Regardless of the specifics, the fact that only losers complain about a high stakes selection process being broken tells you nothing about whether it is indeed broken or not. Logic says that regardless of the fairness of the process, only losers will complain.
Our political structures are indeed damaged, but not in the way the complainers mean.
They are upset that an adamant group of pols have been elected by an adamant group of aroused citizens for the specific purpose of stopping the further engorgement of the modern welfare state.
This seemingly endless enlargement, stemming from a myriad of political theories and particular circumstances over the last century and a half, has finally reached the point at which its income can no longer maintain its outflow.
In simpler terms, the ponzi scheme has run out of new suckers to fleece so the older suckers can be paid off.
The flaming indignation of the proprietors of the con is equal to their recognition, no matter how desperately they try to hide it, that the game is over, and they have run out their string.
For the last century, and more, we have watched the collapse of one authoritarian system after another, from the aristocracies of the old empires to the “scientific” statisms of the great ideologies.
We are now witnessing another chapter in the “revenge of reality”, in which all the phony compassion and do-gooderism of generations of busy-bodies and power hungry pols finally runs into that most basic of all economic laws—you cannot strangle the cow and expect to milk it the next day.
For generations, the statists placed brick after brick on the backs of those whose creative work produced all the value that made the modern world. And, each time, they winked at each other in the cynical confidence that, no matter what new weight was added to the burden, the bearers would find a way to “do something”, and all would come out all right.
The game is over. The great and complex process of repairing and rebuilding the most powerful economic engine the world has ever known awaits our best efforts.
And, even more importantly, the only truly revolutionary political and social and economic doctrine in human history—that free men and women own their own lives, and whatever they might create is theirs to dispose of as they see fit—must be reformulated and restated in terms so uncompromising and seamless so as to withstand the inevitable counter-attack of the next wave of collectivist urges that attempt to submerge the rights of the individual in the needs of the collective.
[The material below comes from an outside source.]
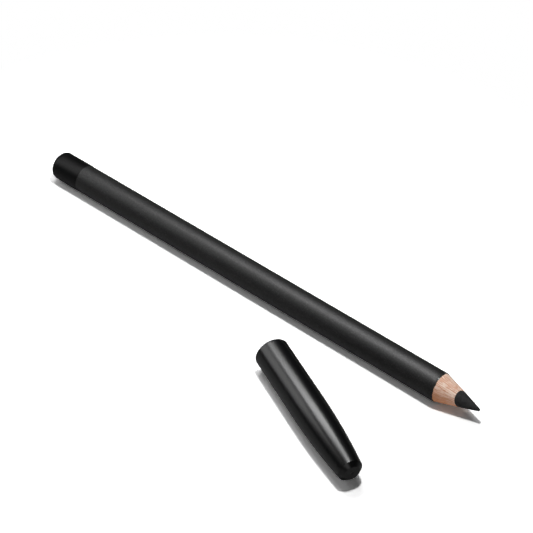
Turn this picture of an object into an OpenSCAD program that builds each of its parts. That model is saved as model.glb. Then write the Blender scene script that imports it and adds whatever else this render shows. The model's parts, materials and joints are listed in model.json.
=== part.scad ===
// Wood-cased lip liner pencil, lying on its side, with its cap taken off and laid beside it.
// Millimetres. +X runs from the pencil's tail to its tip and +Z is up.
// The origin is the bottom centre of the box round both.

/* [Barrel] */
// Diameter of the lacquered barrel
barrel_d = 7.5; // [6.5:0.1:9]
// Length of the wood from its cut tail to the shoulder where the sharpening starts
wood_l = 126.5; // [80:0.5:160]
// Thickness of the lacquer on the wood
lacquer_t = 0.12; // [0.08:0.01:0.3]
// Radius that rounds the tail of the barrel
tail_r = 1.35; // [0.6:0.05:1.8]

/* [Core] */
// Diameter of the colour core
core_d = 4.2; // [2.8:0.1:5]
// Roll of the glued seam between the two slats, from level
seam_roll = 39; // [0:1:180]

/* [Sharpened point] */
// Angle between the sharpened cone and the axis
point_angle = 17.2; // [13:0.1:24]
// Radius of the blunted tip
tip_r = 0.4; // [0.2:0.05:0.8]

/* [End dip] */
// Length of the dipped coat on the tail
dip_l = 9.35; // [4:0.05:25]
// Thickness of the coat on the side of the barrel
dip_t = 0.05; // [0.03:0.01:0.3]
// Thickness of the coat on the end of the tail
dip_end_t = 0.2; // [0.1:0.05:1]

/* [Cap outside] */
// Length of the cap
cap_l = 42.35; // [36:0.05:60]
// Wall of the cap round its bore
cap_wall = 0.5; // [0.4:0.05:1.2]
// Length of the straight skirt, from the mouth to where the nose starts to curve in
skirt_l = 20; // [10:0.5:30]
// Radius of the long curve of the nose
nose_arc_r = 180; // [140:5:400]
// Height of the bevel round the closed end
bevel_h = 0.95; // [0.4:0.05:2]
// Width of the bevel round the closed end
bevel_w = 1.07; // [0.4:0.05:1.5]
// Radius that rounds the mouth's outer edge
lip_r = 0.25; // [0.1:0.05:0.35]
// Diameter of the shallow gate dimple in the closed end
gate_d = 1; // [0.6:0.1:2]
// Depth of the gate dimple
gate_depth = 0.15; // [0.05:0.05:0.3]

/* [Cap inside] */
// Radial clearance between the barrel and the cap's bore
bore_clear = 0.1; // [0.06:0.01:0.4]
// Length of the bore, from the mouth to the ledge that stops the sharpened shoulder
bore_l = 24.5; // [12:0.5:30]
// Chamfer that leads the point into the mouth
lead_in = 0.15; // [0.05:0.05:0.3]
// Wall of the nose beyond the ledge
nose_wall = 0.9; // [0.6:0.05:1.4]
// Thickness of the closed end
end_wall = 1.6; // [1:0.1:3]
// Radius inside the closed end
end_fillet_r = 0.8; // [0.3:0.1:1.4]
// Number of grip ribs in the bore
rib_n = 6; // [3:1:10]
// Width of a grip rib
rib_w = 0.5; // [0.3:0.05:1]
// Clearance between the barrel and the crest of a rib
rib_clear = 0.02; // [0.01:0.01:0.05]
// Length of the ramp at a rib's front end
rib_ramp = 1.5; // [0.5:0.1:3]
// Length of the ribs, from the ledge towards the mouth
rib_l = 9; // [4:0.5:11]

/* [Where the cap lies] */
// Gap between the barrel's side and the nearest edge of the cap's mouth
cap_gap = 9.8; // [2:0.1:30]
// Distance that the cap's mouth lies behind the sharpened shoulder
cap_behind = 37.8; // [0:0.1:90]
// Turn of the cap from the pencil's direction
cap_turn = 24.15; // [5:0.05:60]

/* [Hidden] */
$fn = 128;
// Number of conical bands that the nose's long curve is made of, outside and inside
nose_bands = 20;
// Overlap of shapes that are joined or cut
over = 0.1;

barrel_r = barrel_d / 2;
wood_r = barrel_r - lacquer_t;
core_r = core_d / 2;
dip_r = barrel_r + dip_t;
// Rounding of the coat, between the thin side and the thicker end
dip_round_r = tail_r + (dip_t + dip_end_t) / 2;
shoulder_x = dip_end_t + wood_l;
// The cone's own apex, and the centre of the blunt tip that sits tangent inside the cone
apex_x = shoulder_x + barrel_r / tan(point_angle);
tip_x = apex_x - tip_r / sin(point_angle);
pencil_l = tip_x + tip_r;

bore_r = barrel_r + bore_clear;
cap_r = bore_r + cap_wall;
rib_r = barrel_r + rib_clear;
rim_s = cap_l - bevel_h;
cavity_s = cap_l - end_wall;
gate_r = (pow(gate_d / 2, 2) + pow(gate_depth, 2)) / (2 * gate_depth);

// Radius of the cap at a distance s from its mouth: straight on the skirt, then a long arc
function nose_r(s) = cap_r - nose_arc_r + sqrt(pow(nose_arc_r, 2) - pow(max(0, s - skirt_l), 2));
// Points along that curve between two distances from the mouth, set in by a wall
function nose_curve(s0, s1, wall) = [
    for (i = [0:nose_bands]) let (s = s0 + (s1 - s0) * i / nose_bands) [nose_r(s) - wall, s]
];
rim_r = nose_r(rim_s);
face_r = rim_r - bevel_w;
cavity_r = nose_r(cavity_s - end_fillet_r) - nose_wall;

// Where the cap lies, from the pencil's tail and axis
mouth_x = shoulder_x - cap_behind;
mouth_y = -(barrel_r + cap_gap + cap_r * cos(cap_turn));
// The box round both, in the same measure
low_y = mouth_y - rim_s * sin(cap_turn) - rim_r * cos(cap_turn);
high_x = max(pencil_l, mouth_x + cap_l * cos(cap_turn) + face_r * sin(cap_turn));
mid_x = high_x / 2;
mid_y = (low_y + dip_r) / 2;

// Turns a shape built up the Z axis to lie along +X, on the ground
module lay_pencil() { translate([-mid_x, -mid_y, dip_r]) rotate([0, 90, 0]) children(); }
module lay_cap() {
    translate([mouth_x - mid_x, mouth_y - mid_y, cap_r])
        rotate([0, 0, -cap_turn])
            rotate([0, 90, 0])
                children();
}

// Half of a bar's outline with its foot rounded, for a revolve: r across, y along the axis
module round_foot(r, y0, y1, round_r) {
    intersection() {
        union() {
            translate([0, y0]) square([r - round_r, y1 - y0]);
            translate([0, y0 + round_r]) square([r, y1 - y0 - round_r]);
            translate([r - round_r, y0 + round_r]) circle(round_r);
        }
        translate([0, y0]) square([r, y1 - y0]);
    }
}

// The whole pencil before its parts are told apart: rounded tail, barrel, one sharpened cone, blunt tip
module pencil_form() {
    rotate_extrude() {
        round_foot(barrel_r, dip_end_t, shoulder_x, tail_r);
        polygon([
            [0, shoulder_x - over], [barrel_r, shoulder_x - over], [barrel_r, shoulder_x],
            [tip_r * cos(point_angle), tip_x + tip_r * sin(point_angle)],
            [0, tip_x + tip_r * sin(point_angle)]
        ]);
        intersection() {
            translate([0, tip_x]) circle(tip_r);
            translate([0, tip_x]) square([tip_r, tip_r]);
        }
    }
}

// Sleeve along the pencil between two radii, longer than the pencil at both ends
module sleeve(outer_r, inner_r) {
    difference() {
        translate([0, 0, -over]) cylinder(r = outer_r, h = pencil_l + 2 * over);
        translate([0, 0, -2 * over]) cylinder(r = inner_r, h = pencil_l + 4 * over);
    }
}

// Half of the grooved wood on one side of the glued seam
module slat(side) {
    intersection() {
        pencil_form();
        sleeve(wood_r, core_r);
        rotate([0, 0, seam_roll])
            translate([side > 0 ? 0 : -barrel_d, -barrel_d, -over])
                cube([barrel_d, 2 * barrel_d, pencil_l + 2 * over]);
    }
}

// Soft colour core, glued in the groove of both slats and sharpened with them
module core() {
    color([0.1, 0.09, 0.1])
        lay_pencil()
            intersection() {
                pencil_form();
                translate([0, 0, -over]) cylinder(r = core_r, h = pencil_l + 2 * over);
            }
}

module upper_slat() { color([0.8, 0.62, 0.5]) lay_pencil() slat(-1); }

module lower_slat() { color([0.76, 0.57, 0.44]) lay_pencil() slat(1); }

// Thin sleeve of lacquer, cut back by the sharpening
module lacquer() {
    color([0.17, 0.17, 0.18])
        lay_pencil()
            intersection() {
                pencil_form();
                sleeve(barrel_r, wood_r);
            }
}

// Dipped coat over the rounded tail
module end_dip() {
    color([0.04, 0.04, 0.045])
        lay_pencil()
            difference() {
                rotate_extrude() round_foot(dip_r, 0, dip_l, dip_round_r);
                pencil_form();
            }
}

// Half of the cap's outside: rounded lip, straight skirt, curved nose, bevelled end
module cap_outside() {
    round_foot(cap_r, 0, skirt_l, lip_r);
    polygon(concat(
        [[0, skirt_l - over], [cap_r, skirt_l - over]],
        nose_curve(skirt_l, rim_s, 0),
        [[face_r, cap_l], [0, cap_l]]
    ));
}

// Half of the hollow: lead-in, bore, ledge, and a nose that keeps an even wall
module cap_hollow() {
    translate([0, -over]) square([bore_r, bore_l + over]);
    polygon([[0, -over], [bore_r + lead_in + over, -over], [bore_r, lead_in], [0, lead_in]]);
    polygon(concat(
        [[0, bore_l - over], [nose_r(bore_l) - nose_wall, bore_l - over]],
        nose_curve(bore_l, cavity_s - end_fillet_r, nose_wall),
        [[0, cavity_s - end_fillet_r]]
    ));
    translate([0, cavity_s - end_fillet_r - over]) square([cavity_r - end_fillet_r, end_fillet_r + over]);
    intersection() {
        translate([cavity_r - end_fillet_r, cavity_s - end_fillet_r]) circle(end_fillet_r);
        translate([0, cavity_s - end_fillet_r]) square([cavity_r, end_fillet_r]);
    }
}

// Grip rib on the wall of the bore, ramped at the front, running back to the ledge
module grip_rib() {
    rib_s = bore_l - rib_l;
    translate([0, rib_w / 2, 0])
        rotate([90, 0, 0])
            linear_extrude(rib_w)
                polygon([
                    [bore_r + over, rib_s], [bore_r, rib_s], [rib_r, rib_s + rib_ramp],
                    [rib_r, bore_l + over], [bore_r + over, bore_l + over]
                ]);
}

// Moulded cap, one piece, lying on its side with its mouth towards the pencil's tail
module cap() {
    color([0.05, 0.05, 0.055])
        lay_cap()
            difference() {
                union() {
                    rotate_extrude()
                        difference() {
                            cap_outside();
                            cap_hollow();
                        }
                    for (i = [0:rib_n - 1])
                        rotate([0, 0, i * 360 / rib_n]) grip_rib();
                }
                translate([0, 0, cap_l - gate_depth + gate_r]) sphere(gate_r);
            }
}

core();
upper_slat();
lower_slat();
lacquer();
end_dip();
cap();
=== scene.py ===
import json
import math

import bpy
import bmesh
from mathutils import Matrix, Vector, noise


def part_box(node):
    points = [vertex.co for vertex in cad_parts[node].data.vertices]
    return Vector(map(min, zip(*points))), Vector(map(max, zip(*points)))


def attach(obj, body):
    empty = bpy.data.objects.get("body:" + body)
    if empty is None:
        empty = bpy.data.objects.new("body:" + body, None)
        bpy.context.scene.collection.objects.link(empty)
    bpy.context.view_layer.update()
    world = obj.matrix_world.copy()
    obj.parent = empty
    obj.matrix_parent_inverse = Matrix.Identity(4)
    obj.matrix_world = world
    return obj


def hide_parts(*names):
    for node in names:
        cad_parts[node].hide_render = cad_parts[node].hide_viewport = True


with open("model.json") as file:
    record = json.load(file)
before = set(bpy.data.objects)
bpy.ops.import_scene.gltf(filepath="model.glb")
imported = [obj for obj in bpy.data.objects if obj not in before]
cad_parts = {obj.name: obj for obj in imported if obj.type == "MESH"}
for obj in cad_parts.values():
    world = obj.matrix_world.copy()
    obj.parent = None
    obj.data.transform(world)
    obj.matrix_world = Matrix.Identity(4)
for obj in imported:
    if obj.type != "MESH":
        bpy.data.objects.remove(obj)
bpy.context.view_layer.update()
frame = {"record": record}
mm = 0.001
weldGap = 0.0002 * mm  # points that close are welded, which closes seams and poles


# Where things lie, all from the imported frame

def placeOfPencil():
    dipLow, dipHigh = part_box("end_dip")
    coreLow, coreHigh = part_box("core")
    lacquerLow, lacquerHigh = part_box("lacquer")
    slatHighs = [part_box(name)[1].z for name in ("upper_slat", "lower_slat")]
    axisZ = (lacquerLow.z + lacquerHigh.z) / 2
    return {
        "tailX": dipLow.x,  # very end of the dipped tail
        "dipX": dipHigh.x,  # front edge of the dip
        "tipX": coreHigh.x,  # end of the blunt tip
        "axisY": (lacquerLow.y + lacquerHigh.y) / 2,
        "axisZ": axisZ,
        "dipR": dipHigh.z - axisZ,
        "barrelR": lacquerHigh.z - axisZ,
        "woodR": max(slatHighs) - axisZ,
        "coreR": (coreHigh.z - coreLow.z) / 2,
        "woodTailX": coreLow.x,
    }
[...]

These are great tasks, fully equal to the noblest and most important goals ever sought by our ancestors as they fought against this king or that dictator, as they bled to free themselves, or those enslaved within and without.
The future is there for the taking. It belongs to free men and women of independent mind, and a spirit unquenchable in its desire for liberty.
The pearl of great price has been cast into the gutter, abandoned by those who could not comprehend its value.
Pick it up. It belongs to you by all that is right and just on earth and in heaven.